The Equal Opportunity Employment Commission (EEOC), the agency charged with enforcement of the ADA, received more than 90,000 discrimination complaints between 1992 and 1997. Approximately 29 percent of these charges were for failure to provide adequate accommodations, 10 percent for hiring violations, and nearly 63 percent for wrongful termination. Since July 1992, employers have paid more than $174 million in EEOC settlements over ADA complaints, not counting administrative costs and legal fees. The threat and actual pursuit of litigation has also spurred the development of the Employment Practices Liability Insurance (EPLI) market.

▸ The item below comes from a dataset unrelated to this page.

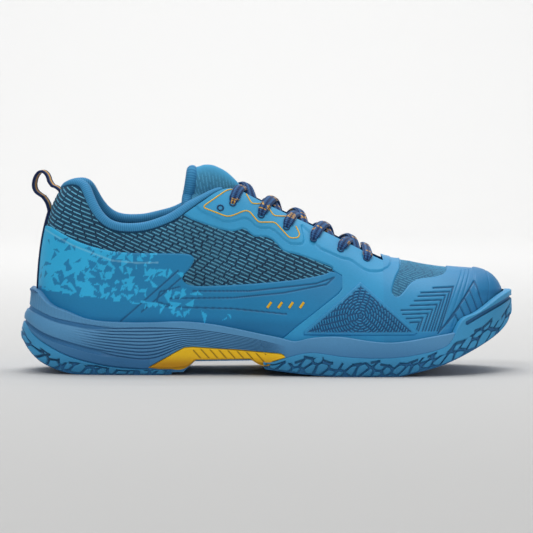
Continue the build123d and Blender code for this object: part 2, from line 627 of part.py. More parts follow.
def main():
    parts = bottom() | upper() | tongue() | lace() | trim()
    parts["collar_roll"] = collar_roll()
    for side, tag in ((-1, "lateral"), (1, "medial")):
        for hole in eyelet_holes(side):
            for name in ("quarter_mesh_", "quarter_lining_", "eyestay_"):
                parts[name + tag] -= hole
    os.makedirs("parts", exist_ok=True)
    for name, shape in parts.items():
        export_step(shape, f"parts/{name}.step")


main()
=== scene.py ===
import math

import bpy
import numpy as np
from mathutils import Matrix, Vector
from mathutils.kdtree import KDTree


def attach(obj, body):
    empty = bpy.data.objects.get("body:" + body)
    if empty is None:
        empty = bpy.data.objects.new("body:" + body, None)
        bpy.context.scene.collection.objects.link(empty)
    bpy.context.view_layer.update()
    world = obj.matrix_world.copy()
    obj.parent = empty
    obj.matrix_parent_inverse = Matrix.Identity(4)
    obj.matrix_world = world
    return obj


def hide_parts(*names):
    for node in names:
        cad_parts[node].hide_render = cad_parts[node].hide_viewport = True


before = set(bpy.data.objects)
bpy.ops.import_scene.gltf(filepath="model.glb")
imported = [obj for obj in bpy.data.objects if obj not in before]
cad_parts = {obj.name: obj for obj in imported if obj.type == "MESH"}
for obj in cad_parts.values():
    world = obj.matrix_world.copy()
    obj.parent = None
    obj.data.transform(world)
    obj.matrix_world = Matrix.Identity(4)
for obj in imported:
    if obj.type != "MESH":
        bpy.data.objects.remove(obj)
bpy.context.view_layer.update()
rng = np.random.default_rng(7)

# ---- The shoe's shape, in millimetres, following the CAD ----
# X runs from heel to toe and Z up. Tables pair x with a height, a width or a share.
TOE_POINT = 12  # index of the toe tip in FOOTPRINT
BOARD = 2.0
SOCKLINER = 4.5
FOOTPRINT = [
    (-139, 0), (-133.5, -17), (-117, -28), (-90, -32.5), (-55, -34), (-15, -37.5), (20, -43.5), (52, -47.5),
    (82, -46.5), (108, -39), (128, -26), (140, -11), (144.5, 7), (140, 23), (127, 36.5), (106, 45),
    (82, 48.5), (56, 47), (25, 41.5), (-8, 35.5), (-45, 32), (-88, 31.5), (-116, 28), (-133.5, 17)]
BED = [
    (-139, 27), (-110, 24), (-70, 22.5), (-30, 20), (10, 16), (45, 14), (75, 14.5), (100, 18.5),
    (120, 23.5), (146, 31)]
SPINE_X = [
    (-139, -95), (-130, -92), (-115, -87.5), (-95, -79), (-70, -66), (-40, -40), (0, 0), (60, 60), (95, 93),
    (115, 107), (130, 115), (145, 121)]
SPINE_Y = [(-95, 0), (-20, 0), (40, 1), (90, 4.5), (121, 7)]
RIDGE = [
    (-95, 127), (-75, 125), (-50, 121.5), (-17, 114.8), (0, 106.8), (20, 97), (45, 84.5), (70, 72.2),
    (83, 67.6), (100, 64), (113, 62.3), (121, 61.6)]
RISE = [
    (-139, .62), (-110, .68), (-80, .75), (-45, .70), (-17, .62), (20, .55), (60, .55), (95, .6),
    (120, .68), (145, .8)]
CROWN = [
    (-139, .80), (-110, .78), (-80, .75), (-45, .62), (-17, .47), (20, .48), (60, .5), (95, .5), (120, .56),
    (145, .64)]
BULGE = [(-139, .5), (-100, .5), (-40, .5), (0, 1), (60, 2), (100, 1.5), (130, 1), (145, 0)]
COLLAR_SEAM = [
    (-123.9, 109.7), (-117.5, 112.6), (-112.1, 110.3), (-108.3, 103.5), (-105.2, 97.3), (-99, 89.8),
    (-90.9, 85.8), (-83.4, 84.5), (-72.8, 85.5), (-63.5, 88.6), (-54.8, 92.7), (-44.3, 99.7),
    (-37.3, 104.3), (-30.3, 108.6)]
THROAT = [(-19, 110.0), (-11, 106.5), (0, 101.0), (20, 91.2), (40, 81.5), (60, 71.8), (69, 67.5)]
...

Using data from the Current Population surveys for 1988-97, the authors find that the ADA had no effect on the wages of disabled workers, which are still approximately 40 percent below those of the non-disabled. On the other hand, employment rates for disabled men in all age categories, and disabled women under the age of 40, fell sharply after the ADA. This decline represents a clear break from past trends for both disabled and non-disabled workers, and therefore seems likely to have been caused by the ADA. Additional evidence for this claim is the finding that mid-sized companies show the most pronounced decrease in hiring the disabled. Large companies probably have sufficient resources to absorb compliance costs, according to the authors, while small companies are exempt from the ADA requirements. Also, in states with large numbers of ADA-related discrimination cases in previous years, fewer disabled people are hired afterwards. This too suggests that concern about costs from ADA provisions may have been driving the decline in disabled employment.

Although there appear to have been affects on the disabled, there is no evidence the ADA affect the hiring or employment of non-disabled workers, suggesting that its unintended negative effects are confined to the protected group.

The authors' findings regarding the ADA's negative effects on employment of the disabled take into account employment trends, composition effects, and changes in Supplemental Security Income (SSI) and Disability Insurance (DI) participation. Controlling for these variables is critical, since one of the by-products of the societal attention to disabled persons has been that there is less social stigma attached to claims of disability. And disability claims under SSI and DI did increase sharply over the study period.

The ADA has served as a battleground for competing ideologies. Some critics of the Act see it as threatening employment-at-will and making the U.S. labor market more like Europe's. ADA proponents see the Act as creating a more inclusive labor market, without increasing employer costs or reducing overall employment. The authors show that while the evidence for negative effects of the ADA on disabled employment levels is broadly consistent, the negative effects seems to work through reduced hiring, with little evidence of an impact on job loss. This finding is consistent with a view that disabled worker accommodation costs have been higher than the employment-protection costs of litigation for wrongful termination.